As one gets older, it is not uncommon to find less and less spare time to indulge in gaming due to work, family or any other combination of factors. What was once the mainstay time-waster of most kids growing up is now at best, an ad-hoc activity randomly slotted into one's schedule when time permits.
I do not encounter such reality checks. I'm one of those rare fortunate individuals that can spare upwards of 4 to 6 hours each day on gaming while balancing a full-time job and decent social life (which includes a non-gaming girlfriend of 6 years). Perhaps I'm deadly efficient or maybe I seriously have nothing better to do. Essentially, I'm able to follow a typical schedule of the 8 year-old me 2 decades later. Thank you for the envy, I know I'm lucky.
I've played my fair share of titles in each console generation since the 8-bit days. My gaming habits remain more or less similar to the past, and its not an exaggeration to say that I've spent an equivalent (frequently more) amount of time playing games like Valkyria Chronicles as I did with Shining Force years ago. However, I notice something different this time round. Ever since the PSX era, games seem to have lost their ability to 'stick' on me.

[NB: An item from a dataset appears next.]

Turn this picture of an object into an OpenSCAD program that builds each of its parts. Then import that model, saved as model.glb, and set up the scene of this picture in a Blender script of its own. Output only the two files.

There is absolutely no reason or significance to remember this
'Stickiness' is a socialogical term used to describe the ability of a derived experience to leave a long-lasting impression in the mind, essentially how 'sticky' an impression remains over time. Games of the Playstation generation and beyond have somehow lost their innate ability to leave a 'sticky' impression on me. I can remember obscure details from most games I've played from the 8 to 16-bit era but cannot for the life of me remember so-called standard knowledge of more recent games. Without any research whatsoever, I can pinpoint the exact moment the infamous Spread Gun drop will appear in the first stage of Contra. I can hum any tune and describe in detail at which point it features in FFVI, while concurrently adding tidbits of random information particular to that in-game moment. I can regurgitate the 12-digit password from Mega Max X that puts the player right before Sigma's stage with full power-ups and health tanks after a decade of not touching the game. In comparison, I could not remember how to board my airship from Rabanastre in FFXII when I booted my gamesave up a couple of weeks ago, and I invested well over 200 hours on that game previously!
The last true 'sticky' game I encountered was probably FFVII, and a select few other PSX titles. No game since has really managed to leave a permanent mark such that years later I can revisit the game again as if I never left. Make no mistake, this is independent from the quality of the game. I'm just as apt at remembering random stuff from Antartic Adventure as I do with Mappy. And this uncanny ability of mine doesn't just apply to games. I'm able to do the same for most television programming I watched as a kid. Remember the original 1986 Transformers animated movie? I have the awkward ability to regurgitate the entire script from memory up to the point Megatron becomes Galvatron. I have also watched the movie less than 10 times in total. Ironically this mutant power did not seem to benefit me in real life, my grades in school were hardly anything to write home about.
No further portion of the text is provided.